▶ To do: Look through the material below. Copy each line that contains the string "from".

▶ Dataset section:
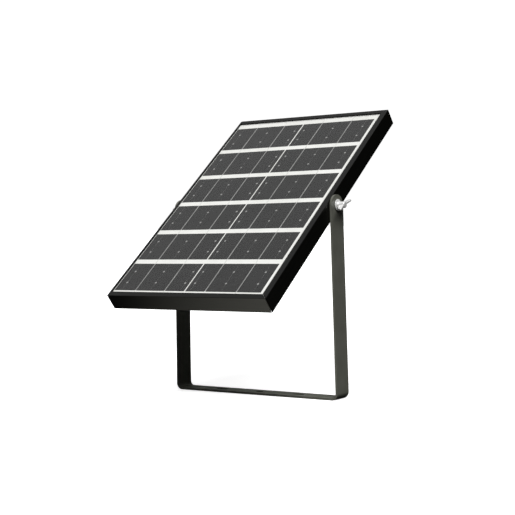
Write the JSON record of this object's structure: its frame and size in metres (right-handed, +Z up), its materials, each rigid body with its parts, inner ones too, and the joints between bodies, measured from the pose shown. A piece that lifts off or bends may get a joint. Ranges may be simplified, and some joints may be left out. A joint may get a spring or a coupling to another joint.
{
  "type": "solar panel on tilt bracket",
  "caption": "Small framed solar panel with two columns of half-cut cells, held between the arms of a U-shaped flat-bar bracket by wing screws, so that it tilts.",
  "frame": {"origin": "centre of the bracket's foot, on the surface that it stands on", "axes": "+Z up; +X along the hinge, to the right seen from the sunlit side; the sunlit face leans towards -Y"},
  "size_m": [0.2274, 0.2581, 0.3066],
  "materials": {
    "bracket_paint": "satin",
    "frame_anodised": "satin",
    "front_glass": "gloss",
    "solar_cell": "satin",
    "tinned_ribbon": "satin",
    "white_sheet": "matte",
    "bright_steel": "polished",
    "plated_steel": "satin",
    "raw_aluminium": "satin",
    "black_plastic": "satin",
    "black_rubber": "matte",
    "brass_tab": "satin"
  },
  "bodies": {
    "bracket": {"u_bracket": "bracket_paint"},
    "panel": {"front_glass": "front_glass", "rear_encapsulant": "white_sheet", "backsheet": "white_sheet", "edge_gasket": "black_rubber", "junction_box_pad": "black_rubber", "junction_box_tray": "black_plastic", "junction_box_seal": "black_rubber", "junction_box_lid": "black_plastic", "terminal_positive": "brass_tab", "terminal_negative": "brass_tab", "blocking_diode": "black_plastic", "gland_body": "black_plastic", "gland_seal": "black_rubber", "gland_nut": "black_plastic", "solar_cell_row1_left": "solar_cell", "solar_cell_row1_right": "solar_cell", "solar_cell_row2_left": "solar_cell", "solar_cell_row2_right": "solar_cell", "solar_cell_row3_left": "solar_cell", "solar_cell_row3_right": "solar_cell", "solar_cell_row4_left": "solar_cell", "solar_cell_row4_right": "solar_cell", "solar_cell_row5_left": "solar_cell", "solar_cell_row5_right": "solar_cell", "solar_cell_row6_left": "solar_cell", "solar_cell_row6_right": "solar_cell", "top_rail": "frame_anodised", "bottom_rail": "frame_anodised", "left_rail": "frame_anodised", "right_rail": "frame_anodised", "corner_key_top_left": "raw_aluminium", "corner_key_top_right": "raw_aluminium", "corner_key_bottom_left": "raw_aluminium", "corner_key_bottom_right": "raw_aluminium", "left_hinge_nut": "plated_steel", "right_hinge_nut": "plated_steel", "lid_screw_top_left": "plated_steel", "lid_screw_top_right": "plated_steel", "lid_screw_bottom_left": "plated_steel", "lid_screw_bottom_right": "plated_steel", "tabbing_ribbon_left_inner": "tinned_ribbon", "tabbing_ribbon_left_outer": "tinned_ribbon", "tabbing_ribbon_right_inner": "tinned_ribbon", "tabbing_ribbon_right_outer": "tinned_ribbon", "bus_ribbon_top_left": "tinned_ribbon", "bus_ribbon_top_right": "tinned_ribbon", "bus_ribbon_bottom": "tinned_ribbon"},
    "right_washer": {"right_washer": "bright_steel"},
    "right_screw": {"right_wing_screw": "bright_steel"},
    "left_washer": {"left_washer": "bright_steel"},
    "left_screw": {"left_wing_screw": "bright_steel"}
  },
  "joints": [
    {"name": "panel_tilt", "type": "hinge", "parent": "bracket", "child": "panel", "pos_m": [0, 0, 0.201], "axis": [1, 0, 0], "continuous": true},
    {"name": "right_screw_travel", "type": "slide", "parent": "panel", "child": "right_washer", "axis": [1, 0, 0], "range_m": [0, 0.0024]},
    {"name": "right_screw_turn", "type": "hinge", "parent": "right_washer", "child": "right_screw", "pos_m": [0.104, 0, 0.201], "axis": [1, 0, 0], "range_deg": [0, 1080]},
    {"name": "left_screw_travel", "type": "slide", "parent": "panel", "child": "left_washer", "axis": [-1, 0, 0], "range_m": [0, 0.0024]},
    {"name": "left_screw_turn", "type": "hinge", "parent": "left_washer", "child": "left_screw", "pos_m": [-0.104, 0, 0.201], "axis": [-1, 0, 0], "range_deg": [0, 1080]}
  ],
  "couplings": [
    {"joint": "right_screw_travel", "follows": "right_screw_turn", "m_per_rad": 0.00012732},
    {"joint": "left_screw_travel", "follows": "left_screw_turn", "m_per_rad": 0.00012732}
  ]
}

▶ Response to the task:
Write the JSON record of this object's structure: its frame and size in metres (right-handed, +Z up), its materials, each rigid body with its parts, inner ones too, and the joints between bodies, measured from the pose shown. A piece that lifts off or bends may get a joint. Ranges may be simplified, and some joints may be left out. A joint may get a spring or a coupling to another joint.
  "frame": {"origin": "centre of the bracket's foot, on the surface that it stands on", "axes": "+Z up; +X along the hinge, to the right seen from the sunlit side; the sunlit face leans towards -Y"},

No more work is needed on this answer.